Gene, we’re thrilled to have you on our platform and we think there is so much folks can learn from you and your story. Something that matters deeply to us is living a life and leading a career filled with purpose and so let’s start by chatting about how you found your purpose.
I began this journey as a visual artist. Drawing, inking and painting were the pursuits I followed most in my young years. I worked in the graphic arts world to pay the bills, doing everything from T-Shirt designs to painting signs. When I worked on my own solo creative projects I often played music in the background for inspiration. However, the music choices I had access to generally weren’t exactly what I wanted to provide my “soundtrack” for my creative work.
I grew up around music, many members of my extended family and friends played instruments and would often play music at events and get togethers. Thus I thought, “I could do that too!” I decided to take a shot at making my own music and creating my own soundtracks for creating visual art. It actually worked out better than I expected. I’m not exactly sure when, but sometime in those early days I found myself doing music more and more and doing the visual art less and less.

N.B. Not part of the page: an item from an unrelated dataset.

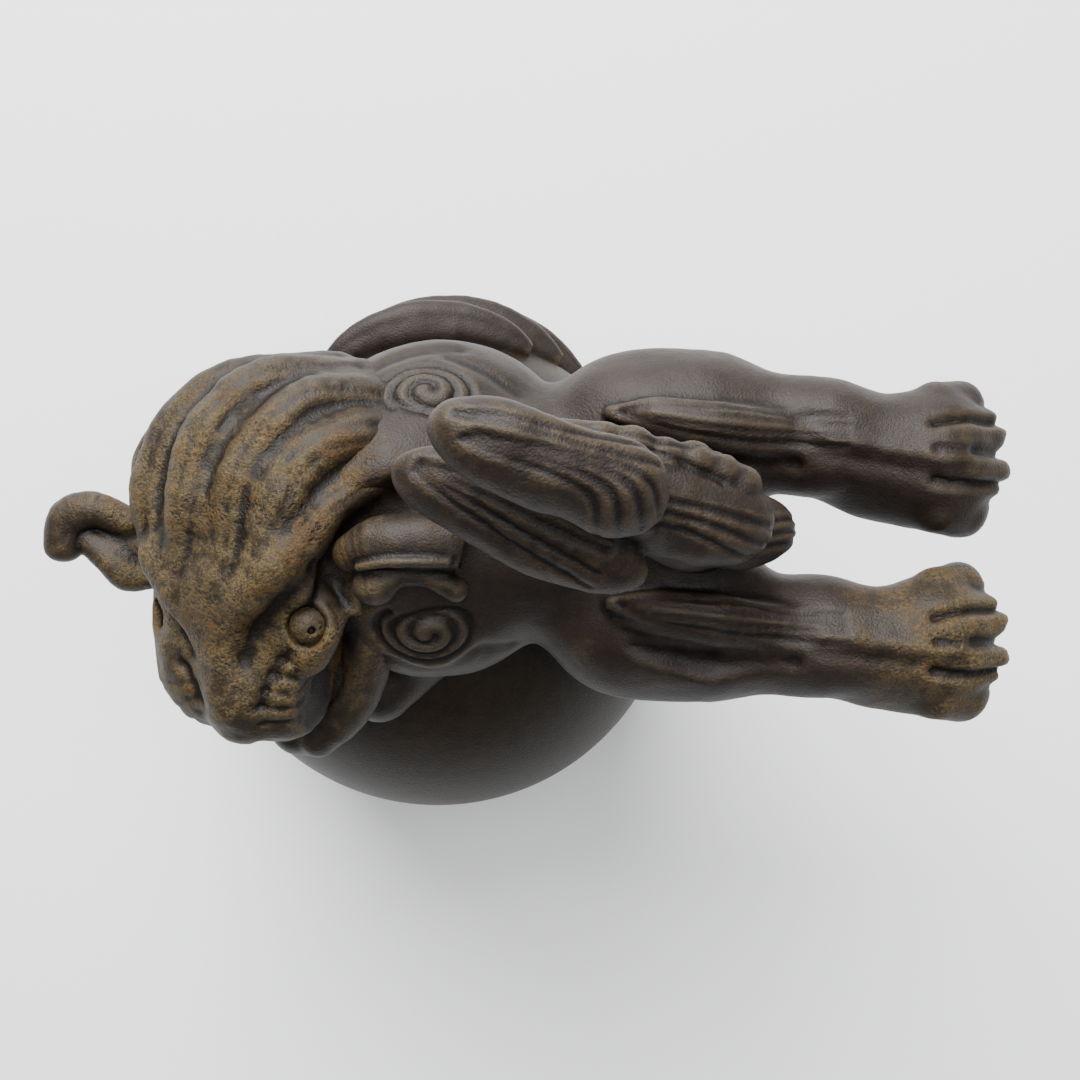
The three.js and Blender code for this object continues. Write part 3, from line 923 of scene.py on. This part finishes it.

I moved to the Boston area in the early 1990s to finish college. At the time I was studying archaeology, and while attending college I was introduced to a lot of new music and sounds as well as a host of new musicians. Near the end of my degree program, I shifted my focus away from academia and started doing music full time. In that first year of focusing on music I got into sound engineering and within the first year of sound engineering I was doing mastering for artists and bands, mainly in the electronic and dark ambient scenes that were flourishing in the Northeast at the time.
That brings my story to the late 1990s early 2000s and the next time I raised my head up to look around I was running a commercial music studio. I was mainly concentrating on being a mastering engineer, and without really having a conscious roadmap of how I got there, I knew that for the foreseeable future my purpose was to help people finish their records. I’m still doing that today and still enjoying it as much… no, not AS much, definitely more, than I ever have.
Thanks, so before we move on maybe you can share a bit more about yourself?
I finish records and I bring peace of mind, full stop. I am the intersection of the artist, the art, the audience and the marketplace. I have a great sense of responsibility to insure the artist, their art, their audience and their marketplace all realize the greatest potential possible. I take that responsibility very very seriously. Here’s how:
I bring peace of mind to the artists I work with by helping them fully realize the vision they have in their head and their hearts. I help them to get their records over the finish line the way they imagine. In a small way I help dreams become reality.
I honor the art created by the artists I work with (and that includes myself). I insure that the treatment of every aspect of the musical presentation is as fully realized as possible, that every essence of feeling, every bit of visceral heart and soul that has been poured into a creation has it chance to shine at its very best.
I respect the audience that is going to hear these pieces of music. I insure there are no unnecessary distractions, that the music hits the way it should for the genres and media that it is reproduced on, and that the listener has the optimal listening experience, immersed in the music as fully as possible.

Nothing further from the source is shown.